*Entries with model source code:*

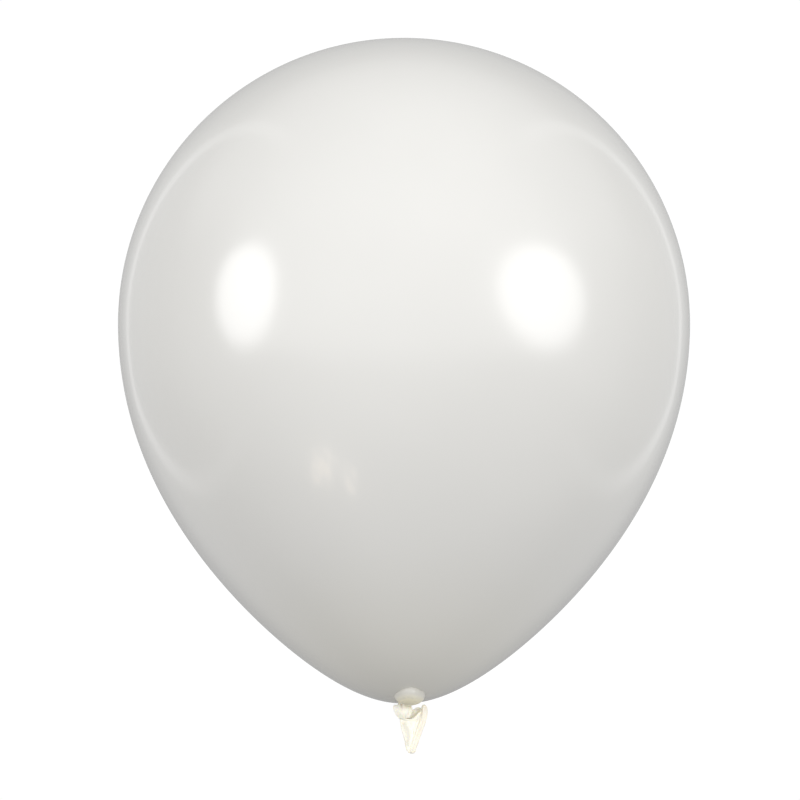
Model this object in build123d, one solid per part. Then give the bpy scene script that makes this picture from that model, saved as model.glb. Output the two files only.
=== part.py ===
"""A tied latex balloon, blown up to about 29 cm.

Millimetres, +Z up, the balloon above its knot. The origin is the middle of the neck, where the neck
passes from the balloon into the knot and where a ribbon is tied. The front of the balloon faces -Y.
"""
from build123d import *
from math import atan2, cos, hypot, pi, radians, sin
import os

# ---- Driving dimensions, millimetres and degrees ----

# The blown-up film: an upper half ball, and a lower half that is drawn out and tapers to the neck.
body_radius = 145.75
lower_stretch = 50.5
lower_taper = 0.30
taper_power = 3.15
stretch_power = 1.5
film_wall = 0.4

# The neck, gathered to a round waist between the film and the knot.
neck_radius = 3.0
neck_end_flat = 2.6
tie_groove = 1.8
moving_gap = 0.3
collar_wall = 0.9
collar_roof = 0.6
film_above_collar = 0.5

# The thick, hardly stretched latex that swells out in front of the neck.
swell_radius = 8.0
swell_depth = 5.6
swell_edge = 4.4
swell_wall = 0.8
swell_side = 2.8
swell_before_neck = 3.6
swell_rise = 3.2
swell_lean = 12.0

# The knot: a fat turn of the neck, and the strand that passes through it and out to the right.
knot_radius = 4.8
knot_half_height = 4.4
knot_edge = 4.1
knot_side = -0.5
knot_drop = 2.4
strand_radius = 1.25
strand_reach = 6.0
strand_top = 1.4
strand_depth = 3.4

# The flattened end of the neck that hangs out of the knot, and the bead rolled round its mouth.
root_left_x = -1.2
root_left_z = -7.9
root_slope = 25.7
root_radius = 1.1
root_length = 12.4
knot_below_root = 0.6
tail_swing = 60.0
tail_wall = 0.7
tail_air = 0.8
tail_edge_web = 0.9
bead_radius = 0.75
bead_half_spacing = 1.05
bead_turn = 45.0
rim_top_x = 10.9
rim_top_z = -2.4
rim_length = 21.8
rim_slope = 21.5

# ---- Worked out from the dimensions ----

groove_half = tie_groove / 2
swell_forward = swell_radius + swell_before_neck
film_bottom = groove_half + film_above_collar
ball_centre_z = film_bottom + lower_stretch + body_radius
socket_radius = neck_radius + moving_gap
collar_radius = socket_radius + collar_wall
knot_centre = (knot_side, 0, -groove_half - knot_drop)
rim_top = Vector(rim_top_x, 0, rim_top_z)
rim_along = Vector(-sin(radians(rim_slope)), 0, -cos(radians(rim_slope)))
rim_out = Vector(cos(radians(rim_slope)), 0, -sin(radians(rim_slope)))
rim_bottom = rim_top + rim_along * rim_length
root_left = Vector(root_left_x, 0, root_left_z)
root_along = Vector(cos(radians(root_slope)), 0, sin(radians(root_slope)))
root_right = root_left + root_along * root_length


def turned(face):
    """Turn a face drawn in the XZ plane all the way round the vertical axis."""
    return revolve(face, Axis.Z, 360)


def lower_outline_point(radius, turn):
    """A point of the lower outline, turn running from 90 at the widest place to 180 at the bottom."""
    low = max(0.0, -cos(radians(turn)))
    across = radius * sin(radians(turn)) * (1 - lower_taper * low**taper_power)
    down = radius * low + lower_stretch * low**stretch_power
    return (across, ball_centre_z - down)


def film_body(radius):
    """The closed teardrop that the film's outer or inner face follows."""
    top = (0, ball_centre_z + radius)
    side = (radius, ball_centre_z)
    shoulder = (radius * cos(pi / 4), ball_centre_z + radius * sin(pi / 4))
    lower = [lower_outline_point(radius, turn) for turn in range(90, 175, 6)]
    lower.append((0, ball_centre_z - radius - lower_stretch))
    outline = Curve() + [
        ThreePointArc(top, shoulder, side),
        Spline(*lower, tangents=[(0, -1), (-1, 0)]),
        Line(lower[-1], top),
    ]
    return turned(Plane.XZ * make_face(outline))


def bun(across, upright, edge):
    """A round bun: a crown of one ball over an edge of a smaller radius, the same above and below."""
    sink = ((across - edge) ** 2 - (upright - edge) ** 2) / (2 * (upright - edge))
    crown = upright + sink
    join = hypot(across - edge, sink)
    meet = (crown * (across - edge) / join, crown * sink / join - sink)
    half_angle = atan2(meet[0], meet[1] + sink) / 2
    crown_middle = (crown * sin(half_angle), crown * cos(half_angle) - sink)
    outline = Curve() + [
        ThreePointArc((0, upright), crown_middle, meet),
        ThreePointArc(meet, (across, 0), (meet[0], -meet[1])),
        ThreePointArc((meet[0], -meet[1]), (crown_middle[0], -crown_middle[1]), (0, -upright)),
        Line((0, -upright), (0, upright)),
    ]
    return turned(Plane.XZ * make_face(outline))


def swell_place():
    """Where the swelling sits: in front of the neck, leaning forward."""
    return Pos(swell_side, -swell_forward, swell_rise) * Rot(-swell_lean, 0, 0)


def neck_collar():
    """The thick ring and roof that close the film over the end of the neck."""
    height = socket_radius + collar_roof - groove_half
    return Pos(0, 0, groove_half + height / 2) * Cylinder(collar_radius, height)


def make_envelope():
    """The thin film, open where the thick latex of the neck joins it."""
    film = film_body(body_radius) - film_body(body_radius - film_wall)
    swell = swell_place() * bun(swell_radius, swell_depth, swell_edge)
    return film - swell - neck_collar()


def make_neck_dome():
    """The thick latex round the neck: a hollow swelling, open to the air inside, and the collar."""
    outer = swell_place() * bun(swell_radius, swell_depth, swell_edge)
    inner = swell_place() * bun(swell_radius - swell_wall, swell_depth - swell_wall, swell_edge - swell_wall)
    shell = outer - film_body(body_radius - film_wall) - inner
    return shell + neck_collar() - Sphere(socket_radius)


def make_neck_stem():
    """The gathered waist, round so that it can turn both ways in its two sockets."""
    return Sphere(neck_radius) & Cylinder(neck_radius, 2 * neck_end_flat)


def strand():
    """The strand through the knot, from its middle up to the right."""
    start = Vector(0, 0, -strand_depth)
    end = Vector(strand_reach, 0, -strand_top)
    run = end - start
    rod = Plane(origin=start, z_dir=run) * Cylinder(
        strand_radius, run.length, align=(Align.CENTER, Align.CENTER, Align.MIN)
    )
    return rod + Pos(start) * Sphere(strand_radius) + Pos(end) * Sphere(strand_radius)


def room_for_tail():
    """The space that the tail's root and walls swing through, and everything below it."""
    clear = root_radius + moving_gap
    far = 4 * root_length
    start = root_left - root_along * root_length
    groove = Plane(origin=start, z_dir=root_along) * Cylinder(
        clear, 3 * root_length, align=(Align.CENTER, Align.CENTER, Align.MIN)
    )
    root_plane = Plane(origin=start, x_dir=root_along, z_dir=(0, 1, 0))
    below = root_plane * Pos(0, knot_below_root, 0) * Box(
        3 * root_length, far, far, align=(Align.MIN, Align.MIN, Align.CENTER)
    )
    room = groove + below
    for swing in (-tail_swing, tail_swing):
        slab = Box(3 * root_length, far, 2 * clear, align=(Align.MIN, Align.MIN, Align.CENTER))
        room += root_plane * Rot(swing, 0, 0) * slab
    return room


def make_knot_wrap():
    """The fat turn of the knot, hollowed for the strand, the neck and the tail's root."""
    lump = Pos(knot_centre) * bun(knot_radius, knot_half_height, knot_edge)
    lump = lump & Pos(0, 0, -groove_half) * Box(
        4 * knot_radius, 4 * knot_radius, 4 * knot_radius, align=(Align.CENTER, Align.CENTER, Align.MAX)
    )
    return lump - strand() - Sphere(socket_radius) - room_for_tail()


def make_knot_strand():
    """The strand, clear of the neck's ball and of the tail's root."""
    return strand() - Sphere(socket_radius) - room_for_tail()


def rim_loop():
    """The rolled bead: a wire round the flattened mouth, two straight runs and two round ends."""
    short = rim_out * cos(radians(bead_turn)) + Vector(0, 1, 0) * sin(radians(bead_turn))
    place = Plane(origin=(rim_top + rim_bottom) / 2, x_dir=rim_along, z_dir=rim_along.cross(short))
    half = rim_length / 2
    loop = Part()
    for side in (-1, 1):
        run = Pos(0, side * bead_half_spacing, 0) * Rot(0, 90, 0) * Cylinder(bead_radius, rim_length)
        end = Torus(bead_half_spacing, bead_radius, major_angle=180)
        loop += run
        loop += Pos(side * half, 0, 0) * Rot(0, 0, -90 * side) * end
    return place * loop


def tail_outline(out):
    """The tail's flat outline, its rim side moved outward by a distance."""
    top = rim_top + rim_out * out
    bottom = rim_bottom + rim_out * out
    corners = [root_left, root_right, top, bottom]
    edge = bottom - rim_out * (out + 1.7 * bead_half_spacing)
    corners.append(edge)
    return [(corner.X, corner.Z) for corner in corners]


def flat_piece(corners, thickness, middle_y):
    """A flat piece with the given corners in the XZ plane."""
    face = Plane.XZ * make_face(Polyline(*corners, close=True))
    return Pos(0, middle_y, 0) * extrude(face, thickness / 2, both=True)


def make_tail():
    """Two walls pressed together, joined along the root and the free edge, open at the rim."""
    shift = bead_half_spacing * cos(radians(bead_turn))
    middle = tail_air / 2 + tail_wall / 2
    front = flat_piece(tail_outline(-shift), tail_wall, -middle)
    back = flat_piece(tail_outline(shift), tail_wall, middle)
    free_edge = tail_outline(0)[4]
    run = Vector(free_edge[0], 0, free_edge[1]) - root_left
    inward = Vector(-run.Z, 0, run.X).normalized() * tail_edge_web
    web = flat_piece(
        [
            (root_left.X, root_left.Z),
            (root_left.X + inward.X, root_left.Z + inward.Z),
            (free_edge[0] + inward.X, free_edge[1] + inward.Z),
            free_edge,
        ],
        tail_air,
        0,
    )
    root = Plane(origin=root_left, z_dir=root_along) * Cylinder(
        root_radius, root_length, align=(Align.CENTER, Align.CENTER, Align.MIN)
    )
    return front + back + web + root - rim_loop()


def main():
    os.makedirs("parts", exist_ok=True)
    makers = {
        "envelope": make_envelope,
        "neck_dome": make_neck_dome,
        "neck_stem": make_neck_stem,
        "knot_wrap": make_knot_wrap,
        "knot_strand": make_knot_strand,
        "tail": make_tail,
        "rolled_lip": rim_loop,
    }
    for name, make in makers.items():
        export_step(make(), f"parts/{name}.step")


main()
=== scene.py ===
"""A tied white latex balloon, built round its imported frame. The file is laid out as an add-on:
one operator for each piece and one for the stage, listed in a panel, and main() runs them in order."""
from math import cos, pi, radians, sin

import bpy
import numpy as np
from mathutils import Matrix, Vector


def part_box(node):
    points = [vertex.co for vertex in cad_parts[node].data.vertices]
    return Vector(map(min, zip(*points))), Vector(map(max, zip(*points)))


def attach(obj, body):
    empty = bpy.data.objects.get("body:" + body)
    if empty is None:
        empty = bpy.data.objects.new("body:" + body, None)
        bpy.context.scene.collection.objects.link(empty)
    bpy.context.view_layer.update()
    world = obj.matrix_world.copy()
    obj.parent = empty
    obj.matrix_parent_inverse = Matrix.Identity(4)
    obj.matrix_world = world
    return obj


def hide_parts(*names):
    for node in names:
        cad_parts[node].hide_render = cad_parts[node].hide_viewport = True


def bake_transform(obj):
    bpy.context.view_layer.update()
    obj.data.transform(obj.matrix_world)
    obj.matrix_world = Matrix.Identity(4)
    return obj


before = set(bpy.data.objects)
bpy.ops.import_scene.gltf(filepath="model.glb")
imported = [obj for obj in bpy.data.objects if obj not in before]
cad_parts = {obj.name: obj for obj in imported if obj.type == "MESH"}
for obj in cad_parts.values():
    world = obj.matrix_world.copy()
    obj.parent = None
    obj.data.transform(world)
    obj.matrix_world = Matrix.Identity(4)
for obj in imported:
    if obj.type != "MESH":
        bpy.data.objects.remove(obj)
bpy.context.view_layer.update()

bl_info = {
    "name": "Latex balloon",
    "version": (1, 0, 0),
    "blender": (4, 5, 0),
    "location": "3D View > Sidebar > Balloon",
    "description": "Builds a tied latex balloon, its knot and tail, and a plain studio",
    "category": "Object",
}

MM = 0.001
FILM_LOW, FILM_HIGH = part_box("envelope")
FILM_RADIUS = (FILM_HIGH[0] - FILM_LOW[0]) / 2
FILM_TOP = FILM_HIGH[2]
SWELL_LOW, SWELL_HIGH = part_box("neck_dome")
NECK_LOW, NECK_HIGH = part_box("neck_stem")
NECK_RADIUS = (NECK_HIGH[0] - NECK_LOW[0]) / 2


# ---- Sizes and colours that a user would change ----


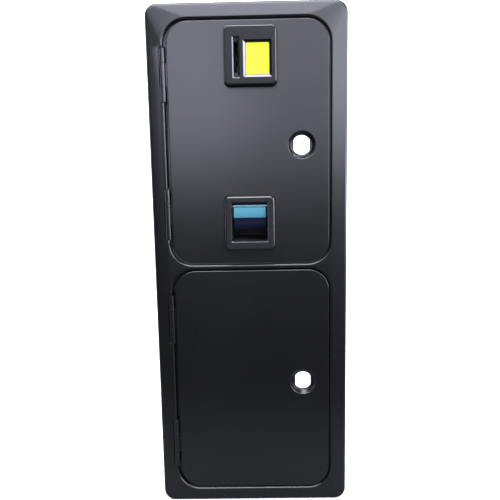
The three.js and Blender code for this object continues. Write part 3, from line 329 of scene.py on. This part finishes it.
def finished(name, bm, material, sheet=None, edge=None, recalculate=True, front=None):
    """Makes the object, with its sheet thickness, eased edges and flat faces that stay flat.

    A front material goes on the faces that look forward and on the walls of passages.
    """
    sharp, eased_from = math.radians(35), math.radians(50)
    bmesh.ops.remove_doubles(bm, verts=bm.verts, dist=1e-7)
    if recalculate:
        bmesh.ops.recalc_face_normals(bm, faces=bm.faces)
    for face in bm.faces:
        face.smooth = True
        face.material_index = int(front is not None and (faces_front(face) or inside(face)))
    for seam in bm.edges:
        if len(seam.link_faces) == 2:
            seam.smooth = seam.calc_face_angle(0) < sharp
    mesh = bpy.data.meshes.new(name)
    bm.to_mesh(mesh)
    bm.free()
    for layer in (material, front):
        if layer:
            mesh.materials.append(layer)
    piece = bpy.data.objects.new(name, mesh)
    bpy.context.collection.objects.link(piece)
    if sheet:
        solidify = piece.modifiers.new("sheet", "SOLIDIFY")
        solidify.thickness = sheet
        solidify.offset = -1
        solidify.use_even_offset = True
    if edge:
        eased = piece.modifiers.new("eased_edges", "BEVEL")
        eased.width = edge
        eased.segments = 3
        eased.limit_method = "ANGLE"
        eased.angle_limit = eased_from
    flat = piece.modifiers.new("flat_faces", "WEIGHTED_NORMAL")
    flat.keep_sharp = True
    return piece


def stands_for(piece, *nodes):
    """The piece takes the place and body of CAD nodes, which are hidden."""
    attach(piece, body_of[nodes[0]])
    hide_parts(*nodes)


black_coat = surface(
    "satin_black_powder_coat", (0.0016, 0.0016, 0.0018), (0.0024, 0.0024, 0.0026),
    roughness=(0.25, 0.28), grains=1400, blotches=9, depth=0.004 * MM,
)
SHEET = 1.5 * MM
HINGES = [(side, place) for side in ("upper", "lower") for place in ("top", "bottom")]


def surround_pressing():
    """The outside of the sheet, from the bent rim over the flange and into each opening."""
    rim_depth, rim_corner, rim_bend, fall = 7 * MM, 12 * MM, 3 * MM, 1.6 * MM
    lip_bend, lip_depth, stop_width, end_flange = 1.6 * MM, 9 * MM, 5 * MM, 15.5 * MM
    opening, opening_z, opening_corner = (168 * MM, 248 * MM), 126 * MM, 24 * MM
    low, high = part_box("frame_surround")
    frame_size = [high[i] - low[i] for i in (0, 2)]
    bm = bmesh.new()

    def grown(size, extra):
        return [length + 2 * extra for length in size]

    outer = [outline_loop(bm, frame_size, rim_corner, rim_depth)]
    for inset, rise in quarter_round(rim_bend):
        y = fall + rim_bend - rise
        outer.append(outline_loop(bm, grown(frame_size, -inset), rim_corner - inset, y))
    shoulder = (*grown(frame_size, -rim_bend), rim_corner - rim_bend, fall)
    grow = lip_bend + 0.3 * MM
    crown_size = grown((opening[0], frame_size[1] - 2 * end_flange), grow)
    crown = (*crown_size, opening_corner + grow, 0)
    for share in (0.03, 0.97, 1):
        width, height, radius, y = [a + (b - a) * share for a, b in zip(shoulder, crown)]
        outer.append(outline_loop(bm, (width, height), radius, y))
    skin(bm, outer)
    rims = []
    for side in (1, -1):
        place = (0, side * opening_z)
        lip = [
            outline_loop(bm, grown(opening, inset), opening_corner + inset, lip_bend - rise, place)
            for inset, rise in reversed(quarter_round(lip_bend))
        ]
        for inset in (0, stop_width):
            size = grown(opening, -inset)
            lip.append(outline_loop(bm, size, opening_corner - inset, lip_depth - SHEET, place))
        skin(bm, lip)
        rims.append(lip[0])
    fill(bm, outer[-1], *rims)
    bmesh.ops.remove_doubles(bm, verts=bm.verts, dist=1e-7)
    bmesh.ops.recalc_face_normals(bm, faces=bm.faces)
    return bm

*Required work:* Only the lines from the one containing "middle = tail_air / 2 + tail_wall / 2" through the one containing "obj.data.transform(obj.matrix_world)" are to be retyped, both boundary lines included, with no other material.

*Answer to the problem:*
    middle = tail_air / 2 + tail_wall / 2
    front = flat_piece(tail_outline(-shift), tail_wall, -middle)
    back = flat_piece(tail_outline(shift), tail_wall, middle)
    free_edge = tail_outline(0)[4]
    run = Vector(free_edge[0], 0, free_edge[1]) - root_left
    inward = Vector(-run.Z, 0, run.X).normalized() * tail_edge_web
    web = flat_piece(
        [
            (root_left.X, root_left.Z),
            (root_left.X + inward.X, root_left.Z + inward.Z),
            (free_edge[0] + inward.X, free_edge[1] + inward.Z),
            free_edge,
        ],
        tail_air,
        0,
    )
    root = Plane(origin=root_left, z_dir=root_along) * Cylinder(
        root_radius, root_length, align=(Align.CENTER, Align.CENTER, Align.MIN)
    )
    return front + back + web + root - rim_loop()


def main():
    os.makedirs("parts", exist_ok=True)
    makers = {
        "envelope": make_envelope,
        "neck_dome": make_neck_dome,
        "neck_stem": make_neck_stem,
        "knot_wrap": make_knot_wrap,
        "knot_strand": make_knot_strand,
        "tail": make_tail,
        "rolled_lip": rim_loop,
    }
    for name, make in makers.items():
        export_step(make(), f"parts/{name}.step")


main()
=== scene.py ===
"""A tied white latex balloon, built round its imported frame. The file is laid out as an add-on:
one operator for each piece and one for the stage, listed in a panel, and main() runs them in order."""
from math import cos, pi, radians, sin

import bpy
import numpy as np
from mathutils import Matrix, Vector


def part_box(node):
    points = [vertex.co for vertex in cad_parts[node].data.vertices]
    return Vector(map(min, zip(*points))), Vector(map(max, zip(*points)))


def attach(obj, body):
    empty = bpy.data.objects.get("body:" + body)
    if empty is None:
        empty = bpy.data.objects.new("body:" + body, None)
        bpy.context.scene.collection.objects.link(empty)
    bpy.context.view_layer.update()
    world = obj.matrix_world.copy()
    obj.parent = empty
    obj.matrix_parent_inverse = Matrix.Identity(4)
    obj.matrix_world = world
    return obj


def hide_parts(*names):
    for node in names:
        cad_parts[node].hide_render = cad_parts[node].hide_viewport = True


def bake_transform(obj):
    bpy.context.view_layer.update()
    obj.data.transform(obj.matrix_world)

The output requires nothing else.